What this task involves - Beginning with the first line below, please repeat the material exactly, ending with the line that includes "fridge (right) compartments.".

Data supplied -
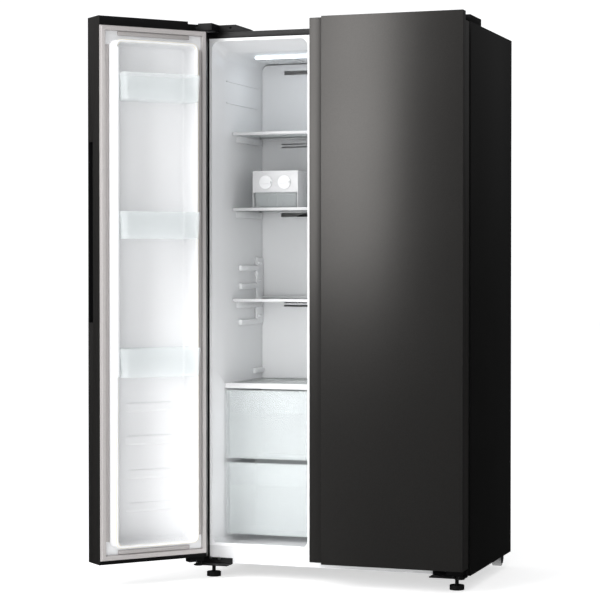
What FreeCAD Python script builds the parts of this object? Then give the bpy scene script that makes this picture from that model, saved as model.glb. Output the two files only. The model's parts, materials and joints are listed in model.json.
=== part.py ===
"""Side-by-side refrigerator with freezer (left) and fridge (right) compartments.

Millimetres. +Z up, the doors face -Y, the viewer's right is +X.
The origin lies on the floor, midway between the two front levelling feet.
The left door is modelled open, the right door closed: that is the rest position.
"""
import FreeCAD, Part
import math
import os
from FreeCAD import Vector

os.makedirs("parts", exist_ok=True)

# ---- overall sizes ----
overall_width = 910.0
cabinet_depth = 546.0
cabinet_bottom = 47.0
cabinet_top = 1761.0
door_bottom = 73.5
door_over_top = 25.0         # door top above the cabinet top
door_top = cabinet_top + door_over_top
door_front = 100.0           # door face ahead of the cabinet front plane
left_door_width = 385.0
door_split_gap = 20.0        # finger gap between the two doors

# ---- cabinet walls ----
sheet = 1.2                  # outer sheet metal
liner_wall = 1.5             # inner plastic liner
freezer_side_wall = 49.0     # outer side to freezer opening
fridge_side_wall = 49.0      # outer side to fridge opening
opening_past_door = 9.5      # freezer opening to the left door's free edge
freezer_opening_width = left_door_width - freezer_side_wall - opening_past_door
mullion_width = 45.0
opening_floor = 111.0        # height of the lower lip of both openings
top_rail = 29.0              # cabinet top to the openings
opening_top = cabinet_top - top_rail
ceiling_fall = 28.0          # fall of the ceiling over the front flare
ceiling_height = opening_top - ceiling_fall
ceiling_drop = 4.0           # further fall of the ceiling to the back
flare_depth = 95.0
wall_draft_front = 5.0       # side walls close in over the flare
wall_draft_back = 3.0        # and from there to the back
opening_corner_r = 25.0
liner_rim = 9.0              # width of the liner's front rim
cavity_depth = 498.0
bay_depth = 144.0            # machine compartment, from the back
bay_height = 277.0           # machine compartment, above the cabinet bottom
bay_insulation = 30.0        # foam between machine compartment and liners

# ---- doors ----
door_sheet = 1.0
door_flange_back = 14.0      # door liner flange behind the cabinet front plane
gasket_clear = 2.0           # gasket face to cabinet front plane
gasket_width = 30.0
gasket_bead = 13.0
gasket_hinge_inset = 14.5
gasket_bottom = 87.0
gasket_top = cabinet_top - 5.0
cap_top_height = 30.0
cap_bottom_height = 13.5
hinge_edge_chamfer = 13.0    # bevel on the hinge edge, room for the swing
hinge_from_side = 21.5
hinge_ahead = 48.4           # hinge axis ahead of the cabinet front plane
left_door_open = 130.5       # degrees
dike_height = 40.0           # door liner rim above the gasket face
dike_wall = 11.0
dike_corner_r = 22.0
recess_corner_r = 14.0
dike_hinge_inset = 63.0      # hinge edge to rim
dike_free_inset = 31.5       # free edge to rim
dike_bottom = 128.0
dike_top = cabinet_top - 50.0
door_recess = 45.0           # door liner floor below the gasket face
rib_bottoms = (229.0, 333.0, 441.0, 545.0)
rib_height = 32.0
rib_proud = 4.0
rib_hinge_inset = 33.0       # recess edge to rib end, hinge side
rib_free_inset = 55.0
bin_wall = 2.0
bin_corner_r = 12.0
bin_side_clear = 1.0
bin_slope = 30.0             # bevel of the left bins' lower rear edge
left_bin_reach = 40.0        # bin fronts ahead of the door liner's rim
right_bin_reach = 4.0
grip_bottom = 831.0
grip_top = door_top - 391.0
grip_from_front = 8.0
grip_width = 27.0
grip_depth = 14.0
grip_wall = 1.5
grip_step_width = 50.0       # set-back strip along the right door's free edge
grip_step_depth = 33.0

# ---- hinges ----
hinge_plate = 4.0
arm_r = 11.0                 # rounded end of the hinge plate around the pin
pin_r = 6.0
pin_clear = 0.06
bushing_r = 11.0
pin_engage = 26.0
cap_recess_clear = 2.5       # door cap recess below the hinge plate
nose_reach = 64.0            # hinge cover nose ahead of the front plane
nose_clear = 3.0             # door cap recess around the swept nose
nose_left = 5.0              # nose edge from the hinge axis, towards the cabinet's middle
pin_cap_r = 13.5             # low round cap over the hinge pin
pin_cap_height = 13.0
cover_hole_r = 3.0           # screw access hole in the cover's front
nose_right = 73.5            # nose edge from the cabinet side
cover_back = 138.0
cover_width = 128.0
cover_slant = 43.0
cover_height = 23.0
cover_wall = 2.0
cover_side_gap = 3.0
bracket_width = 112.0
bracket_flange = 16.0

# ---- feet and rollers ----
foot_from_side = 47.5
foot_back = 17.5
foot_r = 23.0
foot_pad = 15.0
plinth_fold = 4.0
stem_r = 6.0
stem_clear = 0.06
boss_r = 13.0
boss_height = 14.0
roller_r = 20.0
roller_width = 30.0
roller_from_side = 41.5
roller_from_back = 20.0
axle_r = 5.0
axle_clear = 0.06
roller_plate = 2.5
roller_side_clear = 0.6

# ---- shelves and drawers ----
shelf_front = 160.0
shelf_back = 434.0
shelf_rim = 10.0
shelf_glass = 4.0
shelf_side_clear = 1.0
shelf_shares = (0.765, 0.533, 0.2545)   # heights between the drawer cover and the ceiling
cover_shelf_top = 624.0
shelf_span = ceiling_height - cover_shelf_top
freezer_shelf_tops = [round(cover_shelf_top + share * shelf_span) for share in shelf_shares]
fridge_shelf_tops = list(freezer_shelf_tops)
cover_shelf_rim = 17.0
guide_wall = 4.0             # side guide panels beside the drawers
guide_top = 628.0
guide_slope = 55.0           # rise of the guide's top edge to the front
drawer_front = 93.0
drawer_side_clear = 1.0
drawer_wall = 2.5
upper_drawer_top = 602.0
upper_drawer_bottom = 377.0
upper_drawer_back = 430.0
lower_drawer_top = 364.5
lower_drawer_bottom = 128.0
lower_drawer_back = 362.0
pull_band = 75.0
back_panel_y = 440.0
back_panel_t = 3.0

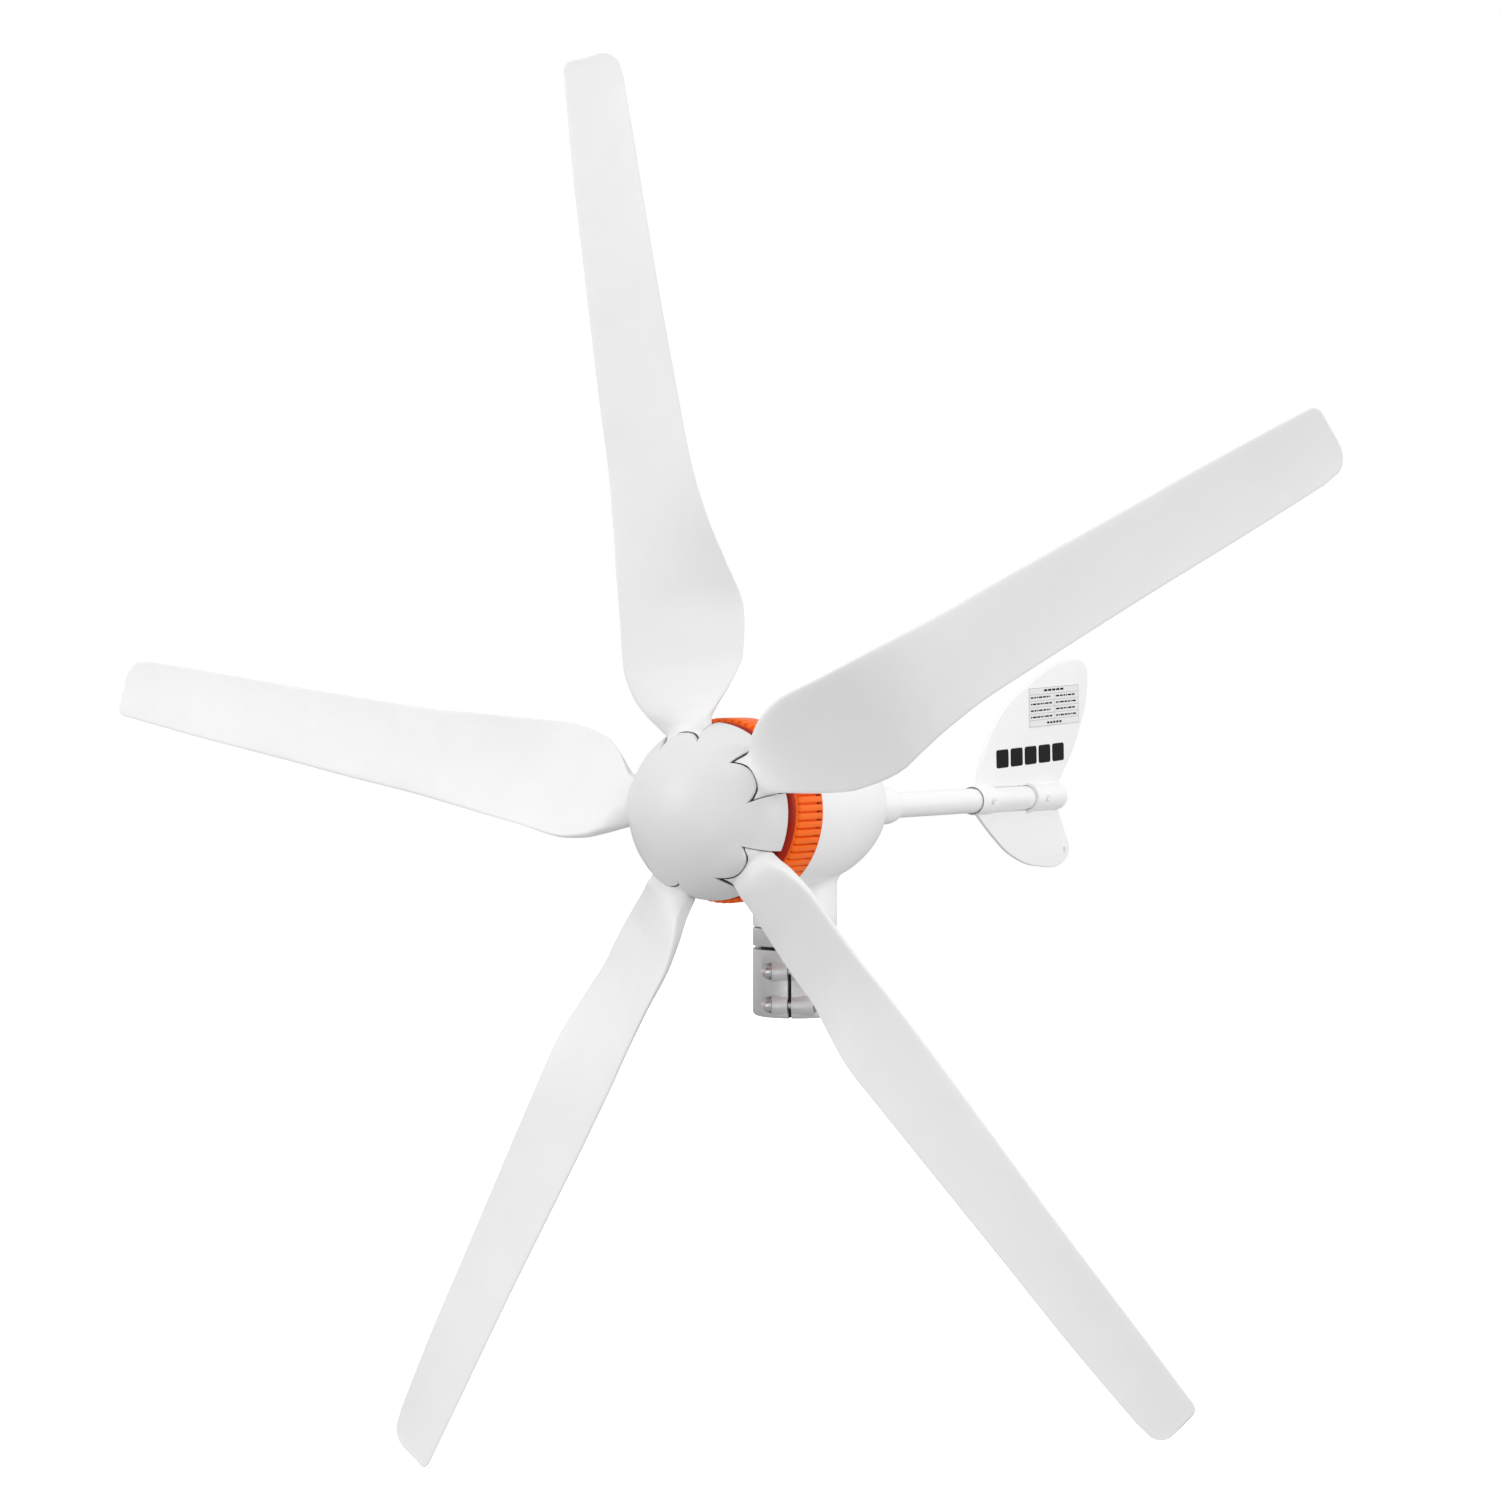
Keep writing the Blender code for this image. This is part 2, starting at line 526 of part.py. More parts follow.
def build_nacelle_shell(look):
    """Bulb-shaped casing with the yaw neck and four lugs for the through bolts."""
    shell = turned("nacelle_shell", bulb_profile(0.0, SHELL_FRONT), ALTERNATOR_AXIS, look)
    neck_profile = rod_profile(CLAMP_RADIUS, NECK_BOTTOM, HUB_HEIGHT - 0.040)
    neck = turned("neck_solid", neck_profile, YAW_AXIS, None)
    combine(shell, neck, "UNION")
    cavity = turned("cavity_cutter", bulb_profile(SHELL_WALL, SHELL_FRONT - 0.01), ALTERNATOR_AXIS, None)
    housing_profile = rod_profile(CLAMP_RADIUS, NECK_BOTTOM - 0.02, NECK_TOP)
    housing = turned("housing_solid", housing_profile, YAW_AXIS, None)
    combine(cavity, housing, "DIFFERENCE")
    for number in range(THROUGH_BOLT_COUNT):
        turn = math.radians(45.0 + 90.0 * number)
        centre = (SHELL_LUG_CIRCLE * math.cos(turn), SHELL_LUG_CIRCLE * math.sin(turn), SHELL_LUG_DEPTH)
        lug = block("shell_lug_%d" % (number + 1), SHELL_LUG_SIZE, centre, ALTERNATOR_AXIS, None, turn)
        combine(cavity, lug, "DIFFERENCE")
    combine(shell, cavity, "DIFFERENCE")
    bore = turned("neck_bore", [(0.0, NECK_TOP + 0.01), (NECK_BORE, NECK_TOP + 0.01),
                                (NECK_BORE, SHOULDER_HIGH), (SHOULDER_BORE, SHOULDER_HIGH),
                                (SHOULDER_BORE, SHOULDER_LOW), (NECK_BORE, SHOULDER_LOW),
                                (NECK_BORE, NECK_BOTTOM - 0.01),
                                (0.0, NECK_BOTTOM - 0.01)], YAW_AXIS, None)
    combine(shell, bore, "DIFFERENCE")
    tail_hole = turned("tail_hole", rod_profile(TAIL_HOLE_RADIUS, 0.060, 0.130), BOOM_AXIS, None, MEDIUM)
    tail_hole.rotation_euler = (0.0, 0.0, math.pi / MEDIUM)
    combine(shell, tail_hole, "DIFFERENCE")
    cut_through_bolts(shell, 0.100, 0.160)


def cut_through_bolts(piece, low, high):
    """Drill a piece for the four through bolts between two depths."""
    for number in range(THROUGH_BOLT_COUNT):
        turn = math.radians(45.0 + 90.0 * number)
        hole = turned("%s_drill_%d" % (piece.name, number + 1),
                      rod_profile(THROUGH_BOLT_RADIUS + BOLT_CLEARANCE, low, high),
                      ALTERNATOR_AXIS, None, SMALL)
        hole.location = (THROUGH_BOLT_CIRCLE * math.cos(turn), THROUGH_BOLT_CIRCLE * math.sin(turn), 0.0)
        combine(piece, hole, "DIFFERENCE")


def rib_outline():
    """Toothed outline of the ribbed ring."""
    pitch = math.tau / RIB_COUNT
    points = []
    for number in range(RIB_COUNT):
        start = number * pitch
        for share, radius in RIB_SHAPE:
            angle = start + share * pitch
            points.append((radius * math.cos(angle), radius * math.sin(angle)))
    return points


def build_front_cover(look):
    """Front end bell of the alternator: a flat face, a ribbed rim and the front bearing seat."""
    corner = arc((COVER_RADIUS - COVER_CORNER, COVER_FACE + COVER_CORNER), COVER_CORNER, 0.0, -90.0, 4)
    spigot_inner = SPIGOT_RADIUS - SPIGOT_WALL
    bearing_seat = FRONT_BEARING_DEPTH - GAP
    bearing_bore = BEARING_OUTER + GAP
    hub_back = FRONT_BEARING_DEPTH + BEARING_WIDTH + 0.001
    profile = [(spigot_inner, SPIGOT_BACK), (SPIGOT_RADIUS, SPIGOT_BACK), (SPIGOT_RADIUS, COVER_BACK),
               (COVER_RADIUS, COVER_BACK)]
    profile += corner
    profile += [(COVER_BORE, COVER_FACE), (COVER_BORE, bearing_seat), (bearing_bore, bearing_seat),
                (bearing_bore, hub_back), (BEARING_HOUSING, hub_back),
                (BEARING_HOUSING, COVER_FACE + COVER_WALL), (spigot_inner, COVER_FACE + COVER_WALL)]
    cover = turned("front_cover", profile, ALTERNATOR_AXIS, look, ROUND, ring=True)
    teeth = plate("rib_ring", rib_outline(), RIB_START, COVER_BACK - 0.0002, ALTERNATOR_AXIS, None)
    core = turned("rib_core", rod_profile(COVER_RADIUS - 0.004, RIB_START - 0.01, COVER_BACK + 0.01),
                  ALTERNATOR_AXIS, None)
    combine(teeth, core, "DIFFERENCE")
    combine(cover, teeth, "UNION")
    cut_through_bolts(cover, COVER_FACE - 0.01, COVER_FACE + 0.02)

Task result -
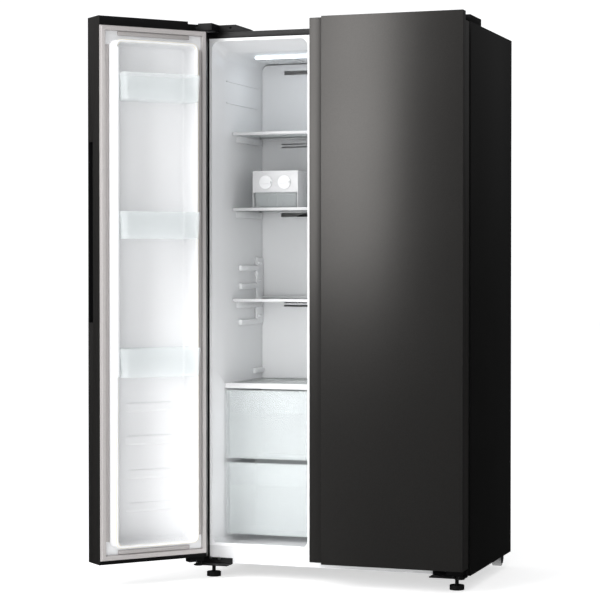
What FreeCAD Python script builds the parts of this object? Then give the bpy scene script that makes this picture from that model, saved as model.glb. Output the two files only. The model's parts, materials and joints are listed in model.json.
=== part.py ===
"""Side-by-side refrigerator with freezer (left) and fridge (right) compartments.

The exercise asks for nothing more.